The harbour at Charlotte Amalie capital of St Thomas and also of the entire USVI, still bustles with colour and excitement, although the harbour area can be a startling contrast for the visitor arriving by sea from the British Virgin Islands. As the Fort Christian Museum puts it, “Oversized, architecturally inappropriate buildings have marred the scenic beauty of the harbour. Harbour congestion has become a major problem.” One could add that by day the streets are congested too. At night visitors tend to stay within their resorts. But as the museum also says, there are still a number of historical buildings.
The town was built by the Danes, who named it after their King’s consort, but to most visitors it remains ‘St Thomas’. Beautiful old Danish houses painted in a variety of pastel colours are a reminder of the island’s history. One recently opened to the public is Haagensen House, the home of a former Danish banker, with a courtyard, gardens and antique furniture. T7749605. US$6, free shuttle service from Emancipation Garden. Daily 0900-1600. For a good view of the town and the surrounding area, take the Paradise Point Tramway, across the street from the cruise ship dock and Havensight Mall, actually a cable car which takes you on a seven-minute ride up 700ft to Paradise Point where there is an observation deck and a bar. You can see the harbour, cruise ships and other boats and lots of neighbouring islands. T7749809, F7749955. Daily 0900-1700. US$12 round trip.
There are also some picturesque churches and one of the oldest synagogues in the Western Hemisphere (1833). Situated on Crystal Gade the synagogue is an airy, domed building, with a sand floor and hurricane-proof walls; it has books for sale in the office, iced springwater and visitors are given a 10 minute introduction for free. It is worth a visit. In 1996 the Hebrew Congregation of St Thomas celebrated the 200th anniversary of its founding with lots of services and commemorative events. The Dutch Reformed Church is the oldest established church, having had a congregation since 1660 although the present building dates from 1846. The Frederick Lutheran Church dates from 1820 and its parish hall was once the residence of Jacob H S Lind (1806-27).
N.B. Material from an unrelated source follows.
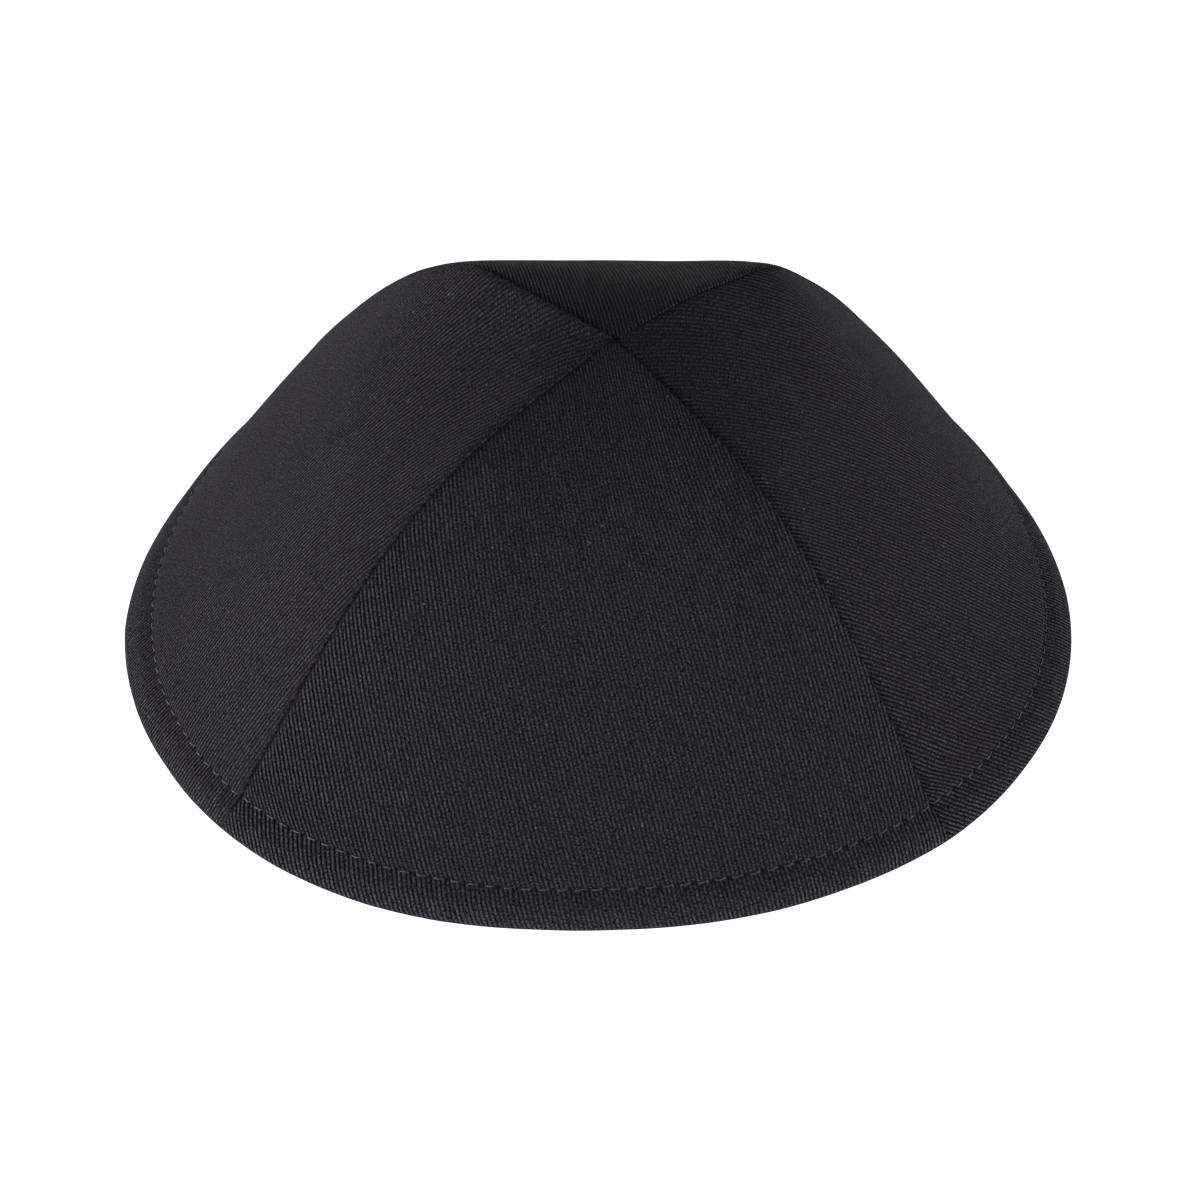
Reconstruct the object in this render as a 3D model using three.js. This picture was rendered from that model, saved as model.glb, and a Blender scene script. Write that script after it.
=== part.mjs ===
// A cloth kippah of four sewn panels, lying on its rim as it keeps its form on a table.
// Millimetres, +Z up. The origin is the middle of the rim, on the table. The front panel faces -Y
// and bearings are counted from there, in degrees, positive towards +X.
import * as THREE from "three";

const RIM_RADIUS = 87.5;
// The soft rim isn't a true circle: it is this share of its radius fuller at the front corners,
// and as much narrower at the back ones.
const RIM_EGG = 0.0265;
// The four panels meet at the apex, a little off the middle of the rim.
const APEX = { x: 3.4, y: -3.9 };
const SEAMS = {
  front_left: { bearing: -48, profile: "front_seam" },
  front_right: { bearing: 39.5, profile: "front_seam" },
  back_right: { bearing: 130, profile: "back_right_seam" },
  back_left: { bearing: 226, profile: "back_left_seam" },
};

// Height of the cloth above the table at nine even steps from the apex to the rim: along the seams,
// and down the middle of the front, side and back panels. The crown is nearly flat towards the back.
const PROFILE = {
  front_seam: [60.3, 58.1, 55.3, 51.9, 45.8, 37.4, 26.1, 13.4, 0],
  back_right_seam: [60.3, 59.3, 58.4, 56.1, 53.3, 44.5, 33.5, 19.5, 0],
  back_left_seam: [60.3, 60.4, 60.3, 59.5, 53.9, 44.6, 32.8, 19, 0],
  front_middle: [60.3, 57.2, 52.7, 46.9, 39.7, 31.1, 21.5, 11.1, 0],
  side_middle: [60.3, 57.8, 53.7, 48, 40.6, 31.7, 21.7, 11, 0],
  back_middle: [60.3, 58.9, 55.6, 50.6, 43.7, 34.6, 24.1, 12.5, 0],
};
// Between its seams a panel sags in a round trough, raised to this power: above 1 the cloth beside
// a seam stays up longer, because the pressed seam allowances stiffen it.
const SAG_POWER = 1.3;

const CLOTH_THICKNESS = 1.4;
const SEAM_GAP = 0.3;
// The panels stop short of the very apex, where their points would have no width.
const TIP_SHARE = 0.006;

// The hem: the cloth turned up inside and stitched down. Each row is a line round the rim, at a
// distance up the cloth from the edge, with how far the face stands proud of the panel there and
// how thick the wall is. The first row is the flat that the cap rests on.
const HEM_ROWS = [
  { up: 0, proud: -0.7, thick: 1.7 },
  { up: 0.9, proud: 0.1, thick: 2.5 },
  { up: 2.4, proud: 0.35, thick: 2.8 },
  { up: 4.3, proud: 0.35, thick: 2.8 },
  { up: 6, proud: 0.1, thick: 2.5 },
  { up: 7, proud: -0.25, thick: 2.1 },
  { up: 8, proud: 0, thick: 2.3 },
  { up: 9.4, proud: 0, thick: 1.4 },
];
const CROWN_ROWS = 13;
const COLUMNS = 20;

// The wall's inner face lies level with the outer one at the rim and straight below it at the
// apex. This power sets how soon, on the way up, the direction between them turns.
const WALL_TURN_POWER = 1.3;

const PANELS = [
  { name: "panel_front", from: "front_left", to: "front_right", middle: "front_middle", colour: 0x232226 },
  { name: "panel_right", from: "front_right", to: "back_right", middle: "side_middle", colour: 0x27272b },
  { name: "panel_back", from: "back_right", to: "back_left", middle: "back_middle", colour: 0x222125 },
  { name: "panel_left", from: "back_left", to: "front_left", middle: "side_middle", colour: 0x2c2c31 },
];

// The height along one profile, on a smooth curve through its steps.
function heightAt(profile, share) {
  const heights = PROFILE[profile];
  const last = heights.length - 1;
  const step = Math.min(Math.floor(share * last), last - 1);
  const slope = (index) => {
    const before = Math.max(index - 1, 0);
    const after = Math.min(index + 1, last);
    return (heights[after] - heights[before]) / (after - before);
  };
  const t = share * last - step;
  return (
    heights[step] * (2 * t ** 3 - 3 * t ** 2 + 1) +
    slope(step) * (t ** 3 - 2 * t ** 2 + t) +
    heights[step + 1] * (3 * t ** 2 - 2 * t ** 3) +
    slope(step + 1) * (t ** 3 - t ** 2)
  );
}

function bearingOf(panel, across) {
  const from = SEAMS[panel.from].bearing;
  const to = SEAMS[panel.to].bearing;
  const sweep = (to - from + 360) % 360;
  return THREE.MathUtils.degToRad(from + (sweep * (across + 1)) / 2);
}

function rimPoint(bearing) {
  const swell = RIM_EGG * (Math.cos(bearing) - Math.cos(3 * bearing));
  const radius = RIM_RADIUS * (1 + swell);
  return new THREE.Vector3(radius * Math.sin(bearing), -radius * Math.cos(bearing), 0);
}

// A panel's face: across runs from -1 at its left seam to 1 at its right one, seen from outside,
// and share from 0 at the apex to 1 at the rim.
function facePoint(panel, across, share) {
  const left = heightAt(SEAMS[panel.from].profile, share);
  const right = heightAt(SEAMS[panel.to].profile, share);
  const sag = (left + right) / 2 - heightAt(panel.middle, share);
  const level = THREE.MathUtils.lerp(left, right, (across + 1) / 2);
  const apex = new THREE.Vector3(APEX.x, APEX.y, 0);
  const point = apex.lerp(rimPoint(bearingOf(panel, across)), share);
  point.z = level - sag * (1 - across * across) ** SAG_POWER;
  return point;
}

function faceNormal(panel, across, share) {
  const step = 0.01;
  const a = THREE.MathUtils.clamp(across, step - 1, 1 - step);
  const s = THREE.MathUtils.clamp(share, 2 * step, 1 - step);
  const along = facePoint(panel, a, s - step).sub(facePoint(panel, a, s + step));
  const aside = facePoint(panel, a + step, s).sub(facePoint(panel, a - step, s));
  return aside.cross(along).normalize();
}

// Row 0 is the flat underside, then come the hem's rows, then even steps up to the tip.
function rowAt(panel, across, row) {
  const rise = 0.1;
  const slant = facePoint(panel, across, 1).distanceTo(facePoint(panel, across, 1 - rise)) / rise;
  if (row < HEM_ROWS.length) {
    const { up, proud, thick } = HEM_ROWS[row];
    return { share: 1 - up / slant, proud, thick };
  }
  const hemTop = 1 - HEM_ROWS[HEM_ROWS.length - 1].up / slant;
  const step = (row - HEM_ROWS.length + 1) / CROWN_ROWS;
  return { share: THREE.MathUtils.lerp(hemTop, TIP_SHARE, step), proud: 0, thick: CLOTH_THICKNESS };
}

// The direction from the wall's outer face to its inner one. It stays in the upright plane
// through the apex, so that neighbouring panels never reach across their seam.
function inwardAt(panel, across, share) {
  const turn = (Math.PI / 2) * (1 - share ** WALL_TURN_POWER);
  const towardsApex = new THREE.Vector3(APEX.x, APEX.y, 0).sub(rimPoint(bearingOf(panel, across)));
  return towardsApex.normalize().multiplyScalar(Math.cos(turn)).setZ(-Math.sin(turn));
}

// A flat slab with the panel's grid of faces, each corner of which is then put in its place.
function panelGeometry(panel) {
  const rows = HEM_ROWS.length - 1 + CROWN_ROWS;
  const slab = new THREE.BoxGeometry(2, rows, 2, COLUMNS, rows, 1);
  const corners = slab.getAttribute("position");
  for (let i = 0; i < corners.count; i++) {
    const across = corners.getX(i);
    const row = Math.round(corners.getY(i) + rows / 2);
    const inside = corners.getZ(i) < 0;
    const { share, proud, thick } = rowAt(panel, across, row);
    const inward = inwardAt(panel, across, share);
    const squareness = -inward.dot(faceNormal(panel, across, share));
    const depth = (inside ? thick - proud : -proud) / squareness;
    const bearing = bearingOf(panel, across);
    const aside = new THREE.Vector3(Math.cos(bearing), Math.sin(bearing), 0);
    const point = facePoint(panel, across, share)
      .addScaledVector(inward, depth)
      .addScaledVector(aside, (-across * SEAM_GAP) / 2);
    corners.setXYZ(i, point.x, point.y, point.z);
  }
  slab.deleteAttribute("uv");
  slab.computeVertexNormals();
  return slab;
}

const kippah = new THREE.Group();
kippah.name = "kippah";
for (const panel of PANELS) {
  const twill = new THREE.MeshStandardMaterial({ color: panel.colour, roughness: 0.85, metalness: 0 });
  const mesh = new THREE.Mesh(panelGeometry(panel), twill);
  mesh.name = panel.name;
  kippah.add(mesh);
}

export default kippah;
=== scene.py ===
# %% [markdown]
# # A four-panel cloth kippah
# The cap is cut from black cotton twill in four gores, sewn together at the crown and hemmed round
# the rim with one row of topstitching. It lies on its rim on a pale table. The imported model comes
# first: it is the frame that every piece here has to fit.

# %% Load the frame
import math

import bmesh
import bpy
import numpy as np
from mathutils import Matrix, Vector


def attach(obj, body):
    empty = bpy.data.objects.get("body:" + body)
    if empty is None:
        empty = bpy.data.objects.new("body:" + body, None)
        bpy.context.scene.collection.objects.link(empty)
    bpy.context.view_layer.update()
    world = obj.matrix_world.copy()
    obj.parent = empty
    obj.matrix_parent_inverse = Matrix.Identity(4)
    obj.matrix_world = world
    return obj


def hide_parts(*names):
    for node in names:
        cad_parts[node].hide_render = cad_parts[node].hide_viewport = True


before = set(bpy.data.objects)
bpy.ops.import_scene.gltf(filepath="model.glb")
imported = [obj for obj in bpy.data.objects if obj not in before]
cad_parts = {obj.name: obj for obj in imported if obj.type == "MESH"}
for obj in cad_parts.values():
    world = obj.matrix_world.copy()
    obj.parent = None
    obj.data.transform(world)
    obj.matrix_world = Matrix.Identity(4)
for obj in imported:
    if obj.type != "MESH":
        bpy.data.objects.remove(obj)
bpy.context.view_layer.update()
MM = 0.001
print("nodes:", sorted(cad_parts))

# %% [markdown]
# ## The camera
# The photograph looks down on the cap from the front. A long lens half a metre away keeps the
# perspective gentle. The camera turns about a point near the middle of the cap: first its bearing,
# then its height angle, then a slight roll. Writing these as angles and a distance, and not as a
# matrix, keeps the view easy to read and change.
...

There are several old fortifications within the town. Bluebeard’s Castle Tower and Blackbeard’s Castle, the latter allegedly built in 1679 and lived in by the pirate and his 14 wives (there is no proof of this), is now an inn and restaurant. The Virgin Islands Museum is in the former dungeon at Fort Christian (1666-80). There are historical and natural history sections and an art gallery. T7764566 to check times. Free, but donations welcome as much restoration work remains to be done. Mon-Fri, 0830-1630. In contrast to the red-painted fort is the green Legislative Building, originally the Danish police barracks (1874), open Monday-Friday.
Government House, off Kongens Gade, was built in 1865-87. The Enid M Baa Library and Archive is on Main Street, it is another early 19th-century edifice. Two historical buildings which cannot be visited are the former Danish Consulate, on Denmark Hill and the house of the French painter, Camille Pissaro, on Main Street. The Dockside Bookshop in Havensight Mall (at the Cruise Ship Dock) has books and other publications on the Virgin Islands and the Caribbean in general. The Old Mill, up Crown Mountain Road from Sub Base traffic light is an old sugar mill open to the public. Estate St Peter Greathouse and Botanical Gardens has 500 varieties of plants, a stunning view and an art gallery for local artists.
Water Island, at the west end of St Thomas’ main harbour, is the smallest inhabited island. It was purchased from Denmark by the USA in 1944 to use as a military base during the Second World War. Fort Segarra was built as an underground fort and later the island was used to test weapons. It was transferred to the Department of the Interior from Defense in 1952. A year later a 40-year lease of the entire island was given to a developer for construction of a hotel and homes. The hotel closed after Hurricane Hugo in 1989. The island’s ownership was turned over to the VI Government and private island homeowners in December 1996. While the marina and hotel property is to be torn down, the local government has constructed open-air buildings on the beach available for public use. Its name comes from the freshwater ponds, now salt ponds, once plentiful on the island. At weekends the beach is busy with local residents, charterboat guests and the anchorage is filled. During the week, the Kontiki floating booze cruise makes daily stops; other day-charter boats may also stop when weather is rough. Larry’s Ferry operates from Water Island to Crown Bay Marina, US$3 one way and special rates for islanders; moorings have been placed at the dock for use by people living on boats.
Hassel Island is part of US National Parks. There are ruins on the shore but no development has yet been carried out. Hire a boat or take your dinghy to the dilapidated dock; walk towards the ocean for a picnic and a great view of Frenchman’s Reef and watch the ships entering the harbour; then hike on a trail to an old building; climb the wall at the back of the building to get an outstanding view of the area from Frenchman’s Reef to Green Cay where you can see the surf breaking on three sets of rocks that are difficult to see from the water. Around the other end of the island is a small liveaboard boating community.